“Quello che sta succedendo dentro Gaza, e in particolare nel nord della Striscia, dove è in atto un massacro, viene descritto spesso come qualcosa che non riguarda esseri umani ma oggetti. Noi vediamo solo frammenti di carne e non ne riconosciamo l’umanità”. Ma la realtà è che a Gaza “stiamo assistendo a un genocidio”.
Paola Caridi (nella foto), giornalista, storica e scrittrice, intervenuta in collegamento da Amman al Forum missionario “Cantiere missione” in corso a Montesilvano, ha parlato in questi termini della guerra in Terra Santa. “Se devo identificare un simbolo di quanto sta avvenendo in Terra Santa – ha detto – io vedo lì il sudario, la sindone”.
“Non riconosciamo l’umano”. Approfondendo il discorso sulla guerra a Gaza (“la chiamo guerra e non conflitto perché qui c’è una supremazia militare di Israele”, ha detto), la nostra deresponsabilizzazione sta tutta nell’idea che non ci riguardi”. E invece “io credo che non solo ci riguarda, ma ci colpirà dal punto di vista morale e della nostra salvezza”. “Non guardare a quello che succede attraverso questa lente, vuol dire aver già perso la nostra umanità e il nostro stare nel mondo”. Secondo la studiosa, interpretare l’occupazione militare in Palestina, iniziata nel 1948, “senza comprendere la questione viscerale della terra e la sua importanza, non ci consente di essere obiettivi”. “Non riconosciamo l’umano, e neanche il rapporto che i palestinesi hanno con la terra: credo che non ci si renda proprio conto…”.

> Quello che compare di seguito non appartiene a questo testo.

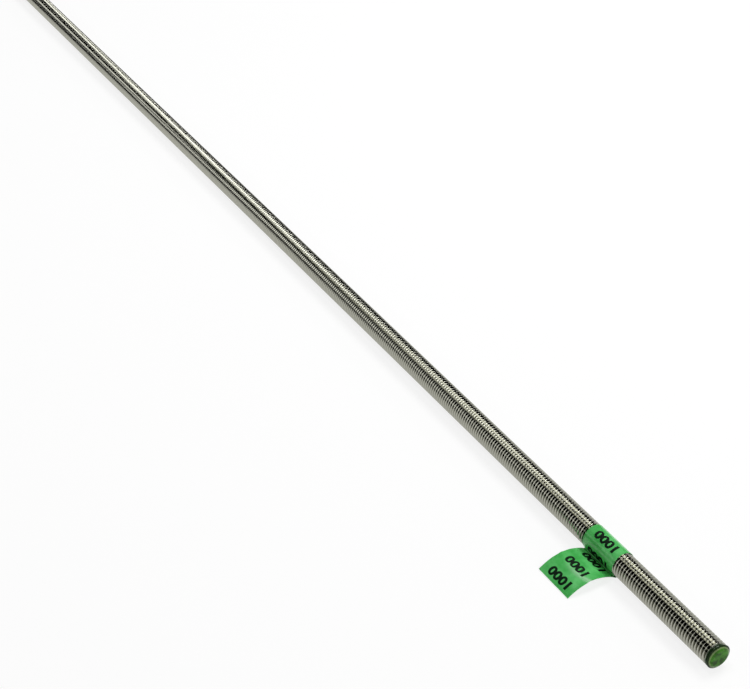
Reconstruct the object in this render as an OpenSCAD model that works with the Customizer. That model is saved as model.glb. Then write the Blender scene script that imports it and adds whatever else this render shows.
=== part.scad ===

Difendere i diritti di tutti. Caridi ha sostenuto che la guerra non è iniziata il 7 ottobre scorso, “ma va avanti da anni su Gaza e Cisgiordania” tramite un “sistema di oppressione e di occupazione” non solo verso la minoranza cristiana ma verso un intero popolo. “Solo difendendo i diritti di tutti si difendono i diritti delle minoranze cristiane”, ha precisato. E nell’andare in pellegrinaggio in Terra Santa si dovrebbe “aver ben presente la questione politica non solo quella religiosa”.